== Records for processing ==

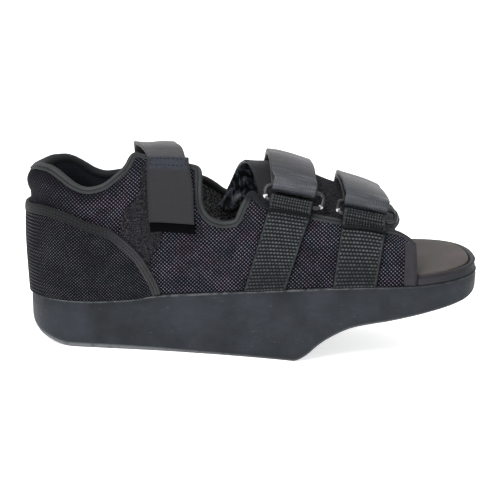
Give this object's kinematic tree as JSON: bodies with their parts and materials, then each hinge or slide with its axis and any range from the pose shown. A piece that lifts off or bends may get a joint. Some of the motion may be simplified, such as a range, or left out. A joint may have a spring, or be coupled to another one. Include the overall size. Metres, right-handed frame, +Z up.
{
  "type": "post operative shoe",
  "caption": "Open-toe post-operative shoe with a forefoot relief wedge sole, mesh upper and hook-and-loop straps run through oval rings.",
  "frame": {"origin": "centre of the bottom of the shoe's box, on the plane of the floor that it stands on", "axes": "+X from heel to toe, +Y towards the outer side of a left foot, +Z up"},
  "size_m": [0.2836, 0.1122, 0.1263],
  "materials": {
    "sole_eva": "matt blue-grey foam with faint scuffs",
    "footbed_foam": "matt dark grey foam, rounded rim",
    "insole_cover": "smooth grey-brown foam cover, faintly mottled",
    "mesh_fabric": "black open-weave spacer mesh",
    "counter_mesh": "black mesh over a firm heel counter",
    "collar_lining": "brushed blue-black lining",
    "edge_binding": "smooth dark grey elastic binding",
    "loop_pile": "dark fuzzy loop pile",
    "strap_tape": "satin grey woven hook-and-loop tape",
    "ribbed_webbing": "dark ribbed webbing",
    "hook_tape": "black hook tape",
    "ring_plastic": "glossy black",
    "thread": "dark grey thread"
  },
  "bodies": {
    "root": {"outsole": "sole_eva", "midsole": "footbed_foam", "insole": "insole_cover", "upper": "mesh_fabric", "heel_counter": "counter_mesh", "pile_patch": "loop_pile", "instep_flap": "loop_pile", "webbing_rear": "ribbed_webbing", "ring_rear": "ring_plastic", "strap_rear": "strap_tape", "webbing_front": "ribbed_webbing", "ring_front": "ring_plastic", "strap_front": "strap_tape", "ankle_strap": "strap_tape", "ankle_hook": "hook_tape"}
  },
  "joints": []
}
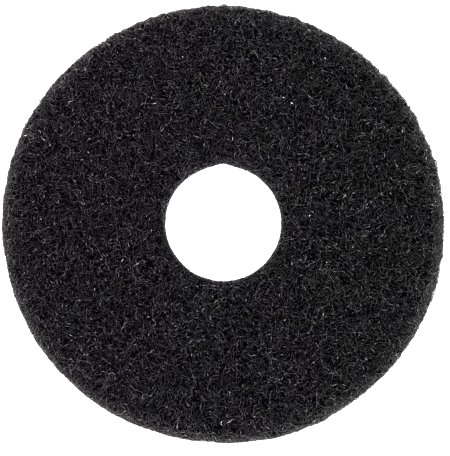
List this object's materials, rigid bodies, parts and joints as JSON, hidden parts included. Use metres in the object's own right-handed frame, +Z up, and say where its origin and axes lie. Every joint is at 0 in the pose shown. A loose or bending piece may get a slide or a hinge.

===

Short problem
The entries above should be repeated exactly, every one of them.

Task response
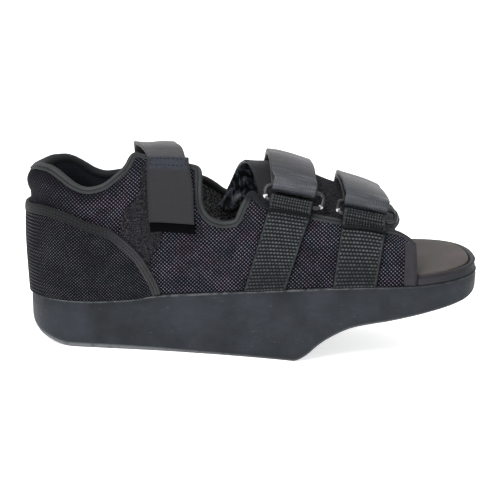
Give this object's kinematic tree as JSON: bodies with their parts and materials, then each hinge or slide with its axis and any range from the pose shown. A piece that lifts off or bends may get a joint. Some of the motion may be simplified, such as a range, or left out. A joint may have a spring, or be coupled to another one. Include the overall size. Metres, right-handed frame, +Z up.
{
  "type": "post operative shoe",
  "caption": "Open-toe post-operative shoe with a forefoot relief wedge sole, mesh upper and hook-and-loop straps run through oval rings.",
  "frame": {"origin": "centre of the bottom of the shoe's box, on the plane of the floor that it stands on", "axes": "+X from heel to toe, +Y towards the outer side of a left foot, +Z up"},
  "size_m": [0.2836, 0.1122, 0.1263],
  "materials": {
    "sole_eva": "matt blue-grey foam with faint scuffs",
    "footbed_foam": "matt dark grey foam, rounded rim",
    "insole_cover": "smooth grey-brown foam cover, faintly mottled",
    "mesh_fabric": "black open-weave spacer mesh",
    "counter_mesh": "black mesh over a firm heel counter",
    "collar_lining": "brushed blue-black lining",
    "edge_binding": "smooth dark grey elastic binding",
    "loop_pile": "dark fuzzy loop pile",
    "strap_tape": "satin grey woven hook-and-loop tape",
    "ribbed_webbing": "dark ribbed webbing",
    "hook_tape": "black hook tape",
    "ring_plastic": "glossy black",
    "thread": "dark grey thread"
  },
  "bodies": {
    "root": {"outsole": "sole_eva", "midsole": "footbed_foam", "insole": "insole_cover", "upper": "mesh_fabric", "heel_counter": "counter_mesh", "pile_patch": "loop_pile", "instep_flap": "loop_pile", "webbing_rear": "ribbed_webbing", "ring_rear": "ring_plastic", "strap_rear": "strap_tape", "webbing_front": "ribbed_webbing", "ring_front": "ring_plastic", "strap_front": "strap_tape", "ankle_strap": "strap_tape", "ankle_hook": "hook_tape"}
  },
  "joints": []
}
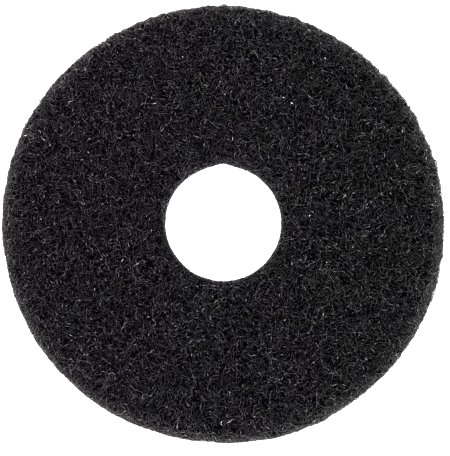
List this object's materials, rigid bodies, parts and joints as JSON, hidden parts included. Use metres in the object's own right-handed frame, +Z up, and say where its origin and axes lie. Every joint is at 0 in the pose shown. A loose or bending piece may get a slide or a hinge.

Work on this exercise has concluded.